Topic: The Term Structure of Return Expectations
Speaker: Cameron Peng, Assistant Professor of Finance, London School of Economics and Political Science
Time: 10:00am-11:30am, December 4
Location: 4-101
Abstract:
Using a long-running survey covering both retail and institutional investors, we study the determinants of return expectations across investor types and forecasting horizons. We find that retail and institutional return expectations are more similar than prior literature has documented, showing a strong, positive correlation across all forecasting horizons. For both retail and institutional investors, short-term expectations are consistently extrapolative and procyclical, while forward return expectations are consistently contrarian and countercyclical.
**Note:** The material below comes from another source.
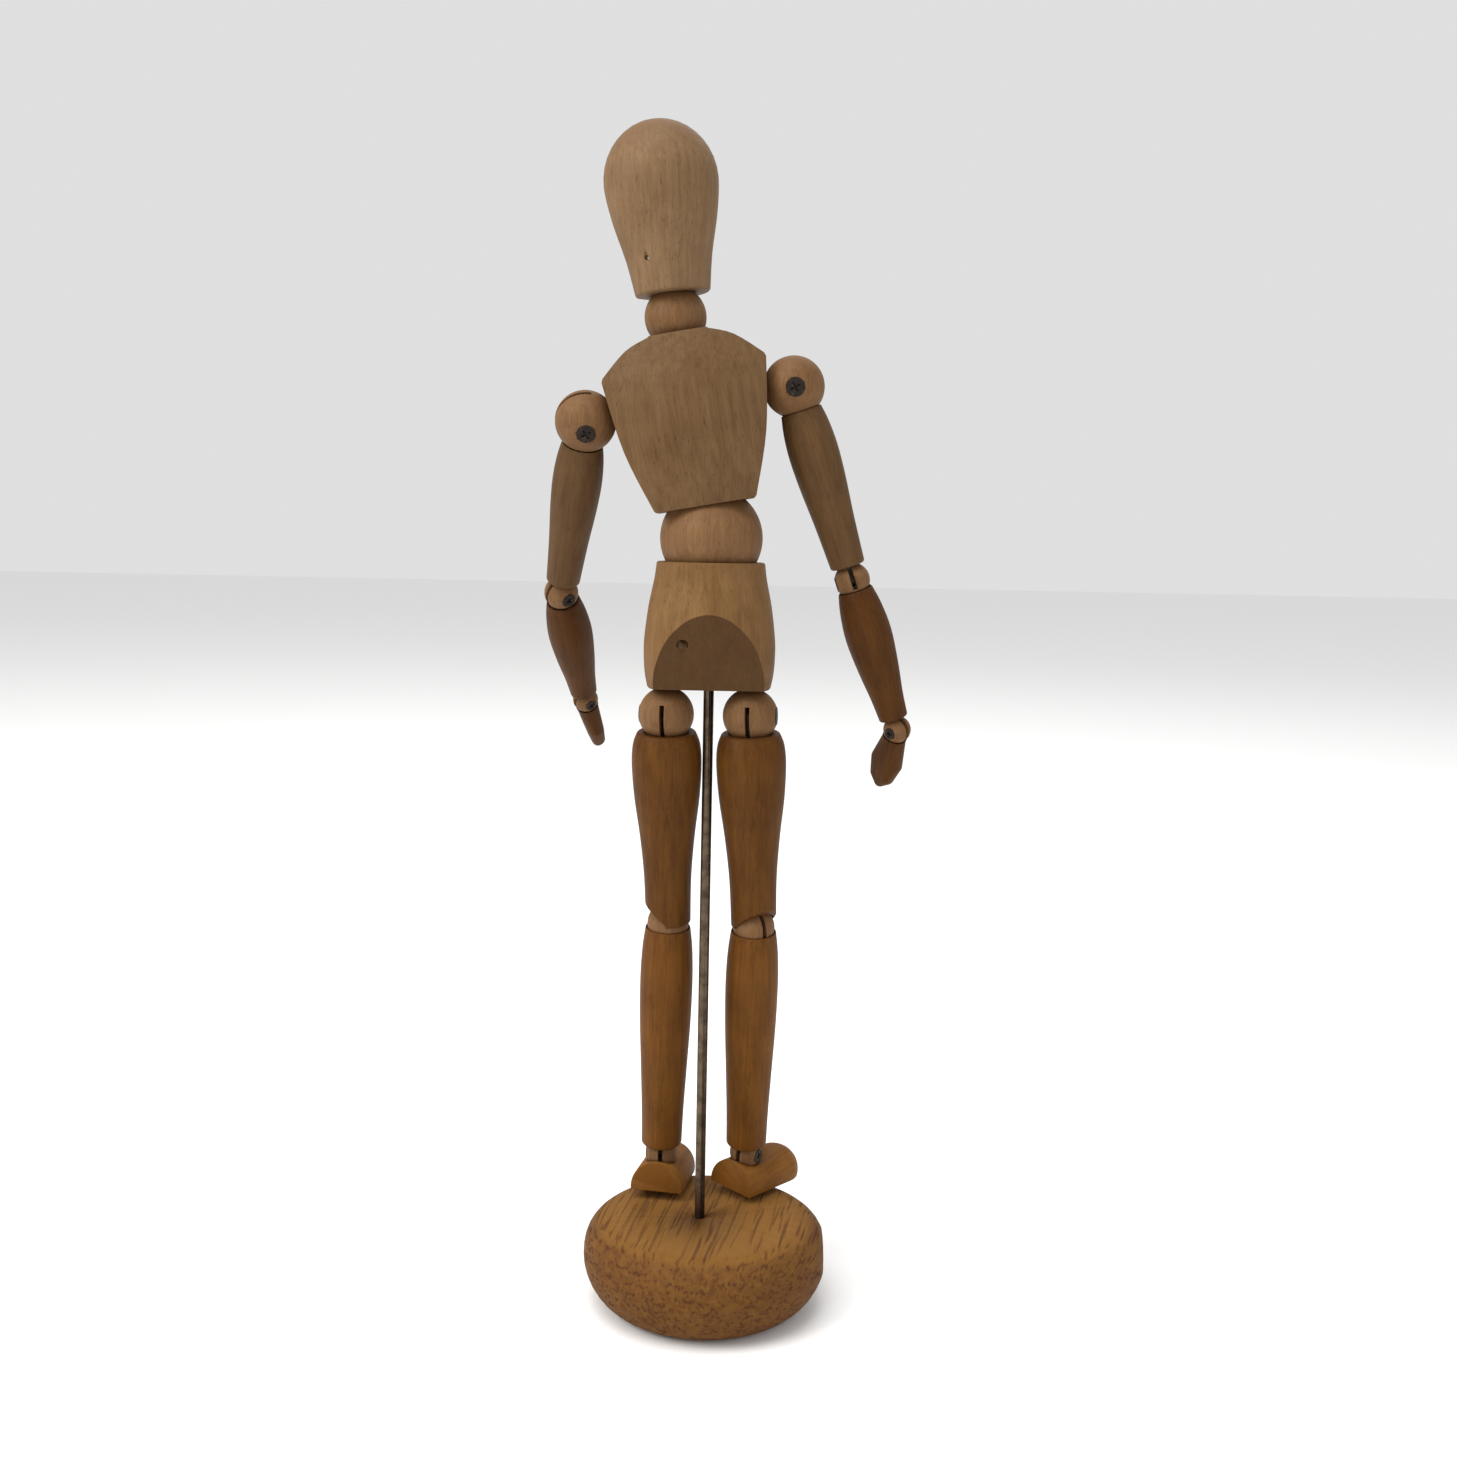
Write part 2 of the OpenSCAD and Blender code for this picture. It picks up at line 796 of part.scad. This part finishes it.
forearm(RIGHT, right_arm_pose);  // right_forearm
wrist_tongue(RIGHT, right_arm_pose);  // right_wrist_tongue
in_wrist_ball(RIGHT, right_arm_pose) spigot_ball(wrist_radius, wrist_fitting, 180);  // right_wrist_ball
in_wrist_ball(RIGHT, right_arm_pose) spigot_screw(wrist_radius, wrist_fitting, 180);  // right_wrist_screw
hand(RIGHT, right_arm_pose);  // right_hand
hip_ball(LEFT, left_leg_pose);  // left_hip_ball
hip_screw(LEFT, left_leg_pose);  // left_hip_screw
hip_stud(LEFT, left_leg_pose);  // left_hip_stud
thigh(LEFT, left_leg_pose);  // left_thigh
leg_link(LEFT, left_leg_pose);  // left_leg_link
in_knee_ball(LEFT, left_leg_pose) spigot_ball(knee_radius, knee_fitting, 180);  // left_knee_ball
in_knee_ball(LEFT, left_leg_pose) spigot_screw(knee_radius, knee_fitting, 180);  // left_knee_screw
shin(LEFT, left_leg_pose);  // left_shin
ankle_tongue(LEFT, left_leg_pose);  // left_ankle_tongue
in_ankle_ball(LEFT, left_leg_pose) spigot_ball(ankle_radius, small_fitting, 180);  // left_ankle_ball
in_ankle_ball(LEFT, left_leg_pose) spigot_screw(ankle_radius, small_fitting, 180);  // left_ankle_screw
foot(LEFT, left_leg_pose);  // left_foot
hip_ball(RIGHT, right_leg_pose);  // right_hip_ball
hip_screw(RIGHT, right_leg_pose);  // right_hip_screw
hip_stud(RIGHT, right_leg_pose);  // right_hip_stud
thigh(RIGHT, right_leg_pose);  // right_thigh
leg_link(RIGHT, right_leg_pose);  // right_leg_link
in_knee_ball(RIGHT, right_leg_pose) spigot_ball(knee_radius, knee_fitting, 0);  // right_knee_ball
in_knee_ball(RIGHT, right_leg_pose) spigot_screw(knee_radius, knee_fitting, 0);  // right_knee_screw
shin(RIGHT, right_leg_pose);  // right_shin
ankle_tongue(RIGHT, right_leg_pose);  // right_ankle_tongue
in_ankle_ball(RIGHT, right_leg_pose) spigot_ball(ankle_radius, small_fitting, 0);  // right_ankle_ball
in_ankle_ball(RIGHT, right_leg_pose) spigot_screw(ankle_radius, small_fitting, 0);  // right_ankle_screw
foot(RIGHT, right_leg_pose);  // right_foot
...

This countercyclicality results from a “gradual mispricing correction:” although investors perceive rising markets as overpriced, they expect corrections to occur not immediately, but gradually in the longer run. Countercyclical forward return expectations influence investors' trading behaviour and may help explain the excess volatility of the aggregate stock market.
Speaker Biography:
Cameron Peng is an Assistant Professor of Finance at the London School of Economics and Political Science. He received his bachelor degree from Peking University and Ph.D. in Financial Economics from Yale School of Management. Cameron’s research interests include asset pricing, behavioural finance, and household finance. His dissertation studied the price and volume dynamics of financial bubbles, using account-level data during the 2014–2015 Chinese stock market bubble. His current research focuses on how mutual funds affect stock prices through positive feedback trading, how the law of small numbers can shed light on existing puzzles of investor behaviour, and how to link survey results to actual trading behaviour.